Different from List, a map should manage a collection of pairs. Let's consider a shopping cart which maintains pairs of ISBN (key) and amount (value).

Map<String, Integer> cart = new HashMap<>();

Here we should specify the types of key and value as generics, respectively. To some extent, we can imagine a list as a map whose key is implicitly the index.

To add an item (three books whose ISBN is 7801) into this cart:

cart.put("7801", 3);

To get an item by its key (i.e, ISBN):

int amount = cart.get("7801");

Then what if the key does not exist? This is left as an exercise for readers. Now let's make an iteration over a map. 

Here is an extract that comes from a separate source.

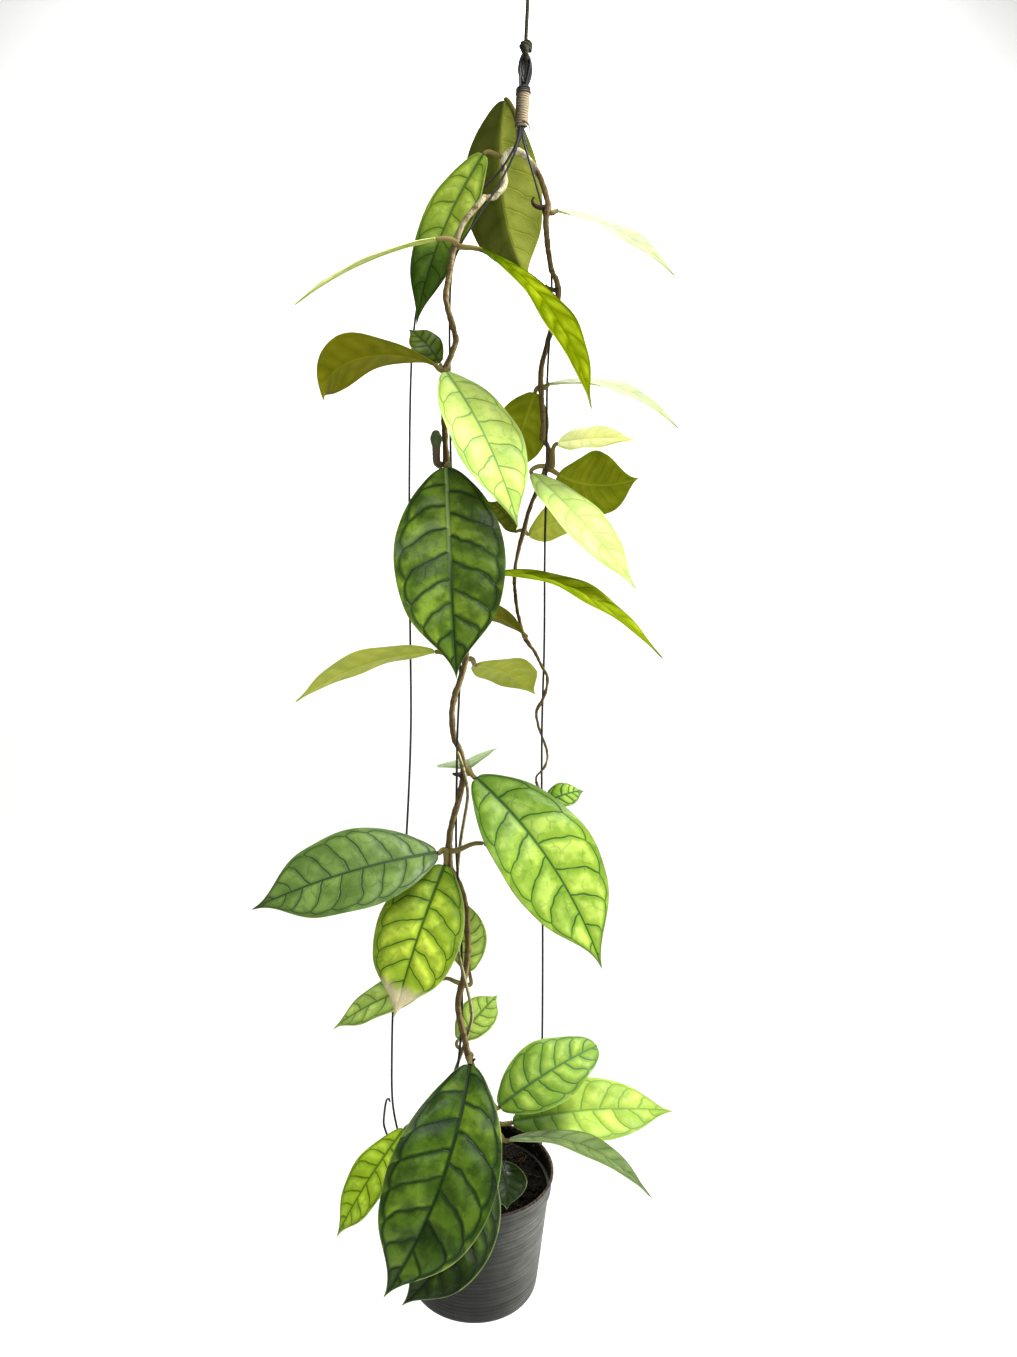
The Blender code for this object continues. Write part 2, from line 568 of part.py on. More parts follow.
LEAVES = [
    Leaf("leaf_01_crown_back", "crown", (-8, 11, 41), (18, 12, -129), 60, (0.1, 0.95, 0.2), "leaf_olive",
         sway=-12, side=(0, 0.1, 1), fold=16, across=6, rows=10),
    Leaf("leaf_02_crown_left", "crown_left", (-13, -4, 0), (-48, 4, -120), 37, (-0.1, -0.92, 0.3),
         "leaf_green", arch=1, sway=7, side=(-1, -0.2, 0), widest=0.42),
    Leaf("leaf_03_shoulder_left", "shoulder", (-11, -20, -4), (-94, -14, -50), 46, (-0.45, -0.42, 0.85),
         "leaf_pale", arch=6, side=(0.1, -1, 0)),
    Leaf("leaf_04_shoulder_right", "shoulder", (20, -3, -5), (74, -31, -119), 48, (0.75, -0.6, 0.4),
         "leaf_bright", arch=16),
    Leaf("leaf_05_trail_top_right", "trail_top", (9, 1, 2), (80, -14, -51), 44, (0.45, -0.68, 0.78),
         "leaf_pale", arch=7),
    Leaf("leaf_06_arched_left", "upper", (-8, -2, 4), (-75, -8, -27), 50, (-0.2, 0.35, 0.9), "leaf_olive",
         arch=25, hook=0.3, side=(-1, -0.6, 0), widest=0.56, twist=35),
    Leaf("leaf_07_young_left", "upper", (-5, 12, 9), (-22, 1, 24), 24, (-0.1, -0.75, 0.62), "leaf_dark",
         arch=3, side=(-0.4, 1, 0)),
    Leaf("leaf_08_bright_middle", "upper", (0, -8, -3), (50, -31, -112), 53, (0.25, -0.75, 0.6),
         "leaf_pale", arch=10, side=(0.4, -1, 0)),
    Leaf("leaf_09_dark_middle", "middle", (-1, -9, -3), (8, -19, -144), 75, (-0.02, -0.97, 0.25),
         "leaf_dark", arch=9, side=(0.4, -1, 0), across=6, rows=10),
    Leaf("leaf_10_trail_back_left", "trail_upper", (-4, 5, -3), (-18, 20, -56), 40, (-0.2, 0.9, 0.35),
         "leaf_olive", arch=4),
    Leaf("leaf_11_trail_right_upper", "trail_upper", (6, -2, 1), (89, -14, -35), 44, (0.3, -0.52, 0.87),
         "leaf_pale", arch=12),
    Leaf("leaf_12_trail_pale_right", "trail_middle", (7, -8, 16), (53, -11, 0), 40, (0.1, -0.6, 0.8),
         "leaf_pale", arch=2, side=(1, -0.6, 0), widest=0.4),
    Leaf("leaf_13_trail_olive_right", "trail_middle", (8, 6, -3), (59, 9, -1), 50, (0.05, 0.9, 0.42),
         "leaf_olive", arch=5, sway=-8),
    Leaf("leaf_14_trail_bright_front", "trail_middle", (-11, -11, -6), (70, -30, -84), 39,
         (0.35, -0.75, 0.55), "leaf_pale", arch=8, sway=4),
    Leaf("leaf_15_trail_small_left", "trail_knee", (-6, -3, 0), (-19, -12, 19), 22, (0.3, -0.8, 0.5),
         "leaf_dark", arch=3),
    Leaf("leaf_16_trail_small_back", "trail_knee", (4, 6, -1), (47, 19, 18), 30, (0, 0.8, 0.6),
         "leaf_olive", arch=4),
    Leaf("leaf_17_long_right", "behind", (8, 0, 2), (129, -24, -57), 50, (0.35, -0.3, 0.88), "leaf_green",
         arch=20, early=0.15),
    Leaf("leaf_18_trail_low_left", "trail_low", (0, -11, 2), (-57, -2, 3), 36, (-0.2, 0.3, 0.9),
         "leaf_olive", arch=14),
    Leaf("leaf_19_low_left", "lower", (-21, 8, 4), (-96, -4, -35), 48, (-0.25, 0.25, 0.93), "leaf_olive",
         arch=9, side=(-1, -0.3, 0)),
    Leaf("leaf_20_low_back_right", "lower", (7, 10, -5), (42, 38, -21), 44, (0.1, 0.5, 0.86),
         "leaf_olive", arch=5, side=(1, 0, 0)),
    Leaf("leaf_21_pointing_back", "waist", (4, 17, 1), (-2, 84, -5), 46, (-0.285, 0.07, 0.958),
         "leaf_green", arch=5, side=(0.8, 1, 0)),
    Leaf("leaf_22_large_right", "waist", (9, -5, -4), (83, -23, -122), 69, (0.2, -0.85, 0.5),
         "leaf_bright", arch=12, sway=-6, side=(0.5, -1, 0), across=6, rows=10),
    Leaf("leaf_23_trail_tip", "trail_end", (3, 2, -14), (29, 6, 9), 22, (0, -0.7, 0.7), "leaf_bright",
         arch=3),
    Leaf("leaf_24_broad_left", "pair", (-8, -5, -1), (-118, -28, -32), 60, (-0.05, -0.8, 0.6),
         "leaf_dark", arch=10, side=(-1, 0.3, 0), across=6, rows=10),
    Leaf("leaf_25_yellow_hanging", "pair", (-3, -4, -9), (-32, -19, -96), 59, (-0.1, -0.9, 0.4),
         "leaf_bright", arch=8, side=(-0.5, -1, 0)),
    Leaf("leaf_26_upright_back", "bend", (3, 13, 5), (-5, 20, 43), 28, (0, -0.9, 0.4), "leaf_green",
         arch=3, side=(1, 0.5, 0), blunt=0.6),
    Leaf("leaf_27_hidden_right", "pair", (22, 12, 3), (64, 12, -32), 42, (0.2, -0.3, 0.93), "leaf_green",
         arch=6, side=(0.8, -0.9, 0)),
    Leaf("leaf_28_narrow_left", "bend", (-15, 6, 2), (-75, 10, -37), 31, (-0.3, -0.55, 0.78),
         "leaf_green", arch=6, side=(-1, -0.1, 0)),
    Leaf("leaf_29_upright_small", "foot", (-8, 20, 5), (27, 20, 25), 26, (-0.1, -0.85, 0.5),
         "leaf_bright", arch=3, side=(0.6, 1, 0)),
    Leaf("leaf_30_pot_right_upper", "low", (9, 9, -5), (68, 22, 34), 46, (-0.1, -0.8, 0.6), "leaf_bright",
         arch=8, blunt=0.9),
    Leaf("leaf_31_pot_right_lower", "base", (13, 32, -8), (115, 9, 4), 48, (0.05, -0.62, 0.78),
         "leaf_pale", arch=9, side=(0.4, 1, 0)),
    Leaf("leaf_32_pot_right_drooping", "base", (10, 4, -9), (93, -34, -23), 42, (0.38, 0.0, 0.92),
         "leaf_dark", arch=15, side=(1, -0.2, 0)),
    Leaf("leaf_33_large_front", "foot", (1, -9, -1), (-53, -32, -135), 71, (0.05, -0.93, 0.35),
         "leaf_dark", arch=12, sway=-9, widest=0.47, fold=12, across=6, rows=10),
    Leaf("leaf_34_front_over_rim", "soil", (0, -22, -5), (-54, -32, -71), 46, (0.1, -0.9, 0.4),
         "leaf_dark", arch=11, sway=-6, across=6, rows=10),
    Leaf("leaf_35_small_at_rim", "soil", (8, -6, -6), (4, -14, -26), 30, (0.3, -0.5, 0.8), "leaf_dark",
         arch=4, side=(1, -0.5, 0)),
    Leaf("leaf_36_pot_left", "side", (-16, -4, -1), (-44, -16, -66), 33, (-0.45, -0.7, 0.5),
         "leaf_bright", arch=8, sway=-3),
]


def outline(part, leaf):
    """Half width of the blade from its foot (0) to its tip (1), for a widest place of 1."""
    tip = max(0.0, (part - 0.66) / 0.34)
    drawn_out = 0.74 + (0.8 - 1.1 * leaf.blunt) * tip * tip * (3 - 2 * tip)
    place = min(part, 1) ** (math.log(0.5) / math.log(leaf.widest))
    return max(0.0, math.sin(math.pi * place)) ** drawn_out


class Blade:
    """The middle surface of a leaf: a bent midrib with two halves, folded, cupped and waved."""

    def __init__(self, leaf, foot):
        reach = Vector(leaf.reach)
        self.leaf = leaf
        self.stalk = STALK_RADIUS * min(1.0, 0.35 + leaf.width / 75)
        self.normal = Vector(leaf.face)
        self.normal = (self.normal - reach * (self.normal.dot(reach) / reach.length_squared)).normalized()
        side = reach.normalized().cross(self.normal)
        bow = self.normal * leaf.arch + side * leaf.sway
        self.frame = [foot, foot + reach * 0.33 + bow * 1.33 * (1 + leaf.early),
                      foot + reach * (0.67 + leaf.hook) + bow * 1.33 * (1 - leaf.early), foot + reach]

    def midrib(self, part):
        a, b, c, d = self.frame
        rest = 1 - part
        point = a * rest ** 3 + b * 3 * rest * rest * part + c * 3 * rest * part * part + d * part ** 3
        run = (b - a) * 3 * rest * rest + (c - b) * 6 * rest * part + (d - c) * 3 * part * part
        tangent = run.normalized()
        normal = (self.normal - tangent * self.normal.dot(tangent)).normalized()
        normal = Matrix.Rotation(math.radians(self.leaf.twist * (part - 0.5)), 3, tangent) @ normal
        return point, tangent, normal

    def point(self, part, across, swell=0.0):
        """across runs from -1 at one margin over the midrib to 1 at the other."""
        leaf = self.leaf
        centre, tangent, normal = self.midrib(part)
        half = leaf.width / 2 * outline(part, leaf) + self.stalk * max(0, 1 - part / 0.08) + 0.3 * part
        rise = abs(across) * half * math.sin(math.radians(leaf.fold))
        rise -= leaf.cup * half * across * across
        rise += 0.035 * half * across * across * math.sin(15 * part + 2.2 * (across > 0))
        spread = across * half * math.cos(math.radians(leaf.fold))
        return centre + tangent.cross(normal) * spread + normal * (rise + swell)

    def upward(self, part, across):
        """The surface's own normal, on the upper side."""
        low, high = max(0.001, part - 0.01), min(0.999, part + 0.01)
        along = self.point(high, across) - self.point(low, across)
        over = self.point(part, across + 0.03) - self.point(part, across - 0.03)
        normal = along.cross(over).normalized()
        return normal if normal.dot(self.midrib(part)[2]) > 0 else -normal


def stalk_rings(blade, start, out, foot, count):
    """Oval rings from the stem to the foot of the blade, with as many points as a blade row."""
    _, heading, up = blade.midrib(0)
    length = (foot - start).length
    bend_a, bend_b = start + out * length * 0.4, foot - heading * length * 0.4
    number = max(1, min(1 + int(out.angle(heading) / math.radians(32)), int(length / 3)))
    rings = []
    tangent = heading
    for part in [1 - (i + 1) / number for i in range(number)]:
        rest = 1 - part
        centre = (start * rest ** 3 + bend_a * 3 * rest * rest * part + bend_b * 3 * rest * part * part
                  + foot * part ** 3)
        run = ((bend_a - start) * rest * rest + (bend_b - bend_a) * 2 * rest * part
               + (foot - bend_b) * part * part)
        turned_to = run.normalized()
        up = tangent.rotation_difference(turned_to) @ up
        tangent = turned_to
        side = tangent.cross(up)
        ring = []
        for k in range(count):
            turn = math.pi - 2 * math.pi * (k + 0.5) / count
            ring.append(centre + (side * math.cos(turn) + up * math.sin(turn)) * blade.stalk)
        rings.append(ring)
    return rings[::-1]


def build_leaf(leaf, path, step, stem_radius):
    """One closed body: the stalk, then rows that follow the side veins to the tip."""
    stem = Vector(path[step])
    foot = Vector(NODES[leaf.node]) + Vector(leaf.stalk)
    blade = Blade(leaf, foot)
    out = sideways(Vector(leaf.side or leaf.stalk), path, step)
    start = stem + out * (stem_radius + CLEAR)
    across = [2 * j / leaf.across - 1 for j in range(leaf.across + 1)]
    count = 2 * len(across)
    rings = stalk_rings(blade, start, out, foot, count)
    parts = [0, 0.035] + [i / leaf.rows for i in range(1, leaf.rows + 1)]
    for row, part in enumerate(parts):
        crest = row % 2 == 1 and 1 < row < len(parts) - 2
        upper, lower = [], []
        for place in across:
            vein = min(1.0, part + 0.07 * abs(place) * math.sin(math.pi * part))
            inner = 0 < abs(place) < 1
            swell = leaf.quilt * crest * inner - 0.3 * leaf.quilt * (place == 0)
            point = blade.point(vein, place, swell * outline(part, leaf))
            half = (BLADE_THICKNESS + (MARGIN_THICKNESS - BLADE_THICKNESS) * place * place) / 2
            half += (blade.stalk * 0.8 - half) * math.exp(-part / 0.03)
            at_ends = min(1.0, math.exp(-part / 0.05) + math.exp((part - 1) / 0.04))
            normal = blade.upward(min(vein, 0.97), place).lerp(blade.midrib(part)[2], at_ends)
            normal.normalize()
            upper.append(point + normal * half)
            lower.append(point - normal * half)
        rings.append(upper + lower[::-1])
    points = [p for ring in rings for p in ring]
    faces = []
    last = len(points) - count
    for k in range(1, len(across)):
        for ring in (0, last):
            faces.append((ring + k - 1, ring + k, ring + count - 1 - k))
            faces.append((ring + k - 1, ring + count - 1 - k, ring + count - k))
    for row in range(len(rings) - 1):
        for k in range(count):
            mirrored = k if k < len(across) else count - 2 - k
            a, b = row * count + k, row * count + (k + 1) % count
            c, d = b + count, a + count
            on_margin = k in (len(across) - 1, count - 1)
            rising = (mirrored < leaf.across / 2) != (k >= len(across))
            if on_margin or rising:
                faces += [(a, b, c), (a, c, d)]
            else:
                faces += [(a, b, d), (b, c, d)]
    mat = material(leaf.tone, TONES[leaf.tone], 0.45)
    add_object(leaf.name, closed_mesh(leaf.name, points, faces), mat)


clear_scene()
build_pot()
wire_lines = build_wires()
all_wires = np.concatenate(list(wire_lines.values()))
vine_path, vine_radius, vine_joints = build_vine(all_wires)
strand_path = build_strand(all_wires, vine_path)
build_mix([(vine_path, VINE_RADIUS), (strand_path, STRAND_RADIUS)])
build_binding()
build_cord(list(wire_lines.values()))
build_spur(vine_path, vine_radius, vine_joints)
for one in LEAVES:
    if one.node == "side":
        strand_step = int(np.linalg.norm(strand_path - np.array(NODES["side"]), axis=1).argmin())
        build_leaf(one, strand_path, strand_step, STRAND_RADIUS)
    else:
        vine_step = vine_joints[one.node]
        build_leaf(one, vine_path, vine_step, vine_radius(vine_step))
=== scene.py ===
"""A hoya callistophylla in a black nursery pot, dressed for rendering.

The plant is put together as it grew: the cord it hangs from, the wire hanger, the pot with its
mix, the vine that climbed the front wire, and then the leaves. Sizes are in millimetres and are
turned into metres where a mesh is made. +X is to the right, +Y is away from the viewer, +Z is up.
"""
import math
from dataclasses import dataclass

import bmesh
import bpy
import numpy as np
from mathutils import Matrix, Vector, noise
from mathutils.bvhtree import BVHTree


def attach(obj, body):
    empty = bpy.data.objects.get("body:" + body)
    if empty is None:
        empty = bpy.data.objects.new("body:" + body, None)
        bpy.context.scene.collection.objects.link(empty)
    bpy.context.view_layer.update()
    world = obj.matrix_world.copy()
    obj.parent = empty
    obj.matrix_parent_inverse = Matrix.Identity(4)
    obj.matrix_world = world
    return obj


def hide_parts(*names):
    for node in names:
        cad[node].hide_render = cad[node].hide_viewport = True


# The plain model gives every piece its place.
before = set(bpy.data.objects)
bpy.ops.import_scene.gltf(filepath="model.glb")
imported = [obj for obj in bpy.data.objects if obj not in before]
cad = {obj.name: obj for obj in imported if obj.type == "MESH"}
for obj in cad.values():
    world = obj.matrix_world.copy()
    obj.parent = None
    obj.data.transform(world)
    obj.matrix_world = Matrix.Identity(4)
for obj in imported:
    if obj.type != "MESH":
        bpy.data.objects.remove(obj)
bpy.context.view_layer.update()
MM = 0.001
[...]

for (Map.Entry<String, Integer> entry : cart.entrySet()) {
    System.out.println(entry.getKey() + " : " + entry.getValue());
}

You are required to know and practice at least those methods:

  • clear()
  • containsKey()
  • entrySet()
  • get()
  • getOrDefault()
  • isEmpty()
  • keySet()
  • put()
  • remove()
  • size()
  • values()

Set

Here I mainly talk about java.util.HashSet. Unlike a list, items in a set are unique.

Set<String> set = new HashSet<>();
set.add("hello");
set.add("world");
System.out.println(set.size()); // 2
set.add("hello");
System.out.println(set.size()); // 2

Duplicate items are not allowed in a set, so the last statement will still print 2. Again, let's make an iteration:

for (String s : set) {
   System.out.println(s);
}

Another key fact is that there is no order defined in a set, which is essentially set used in mathematics. For example, (0, 1, 2) and (1, 0, 2) are equivalent. 

Set<Integer> a = new HashSet<>(Arrays.asList(0, 1, 2));
Set<Integer> b = new HashSet<>(Arrays.asList(1, 0, 2));
System.out.println(a.equals(b)); // true

In addition, we can also conclude that indexing in a set is meaningless.

You are required to know and practice at least those methods:

  • add()
  • clear()
  • contains()
  • isEmpty()
  • remove()
  • size()

1 This line is optional, and it is fine to remove it.

2 Unlike regular lists, the one returned by asList() is a fixed-size one, so we cannot add/remove items on it.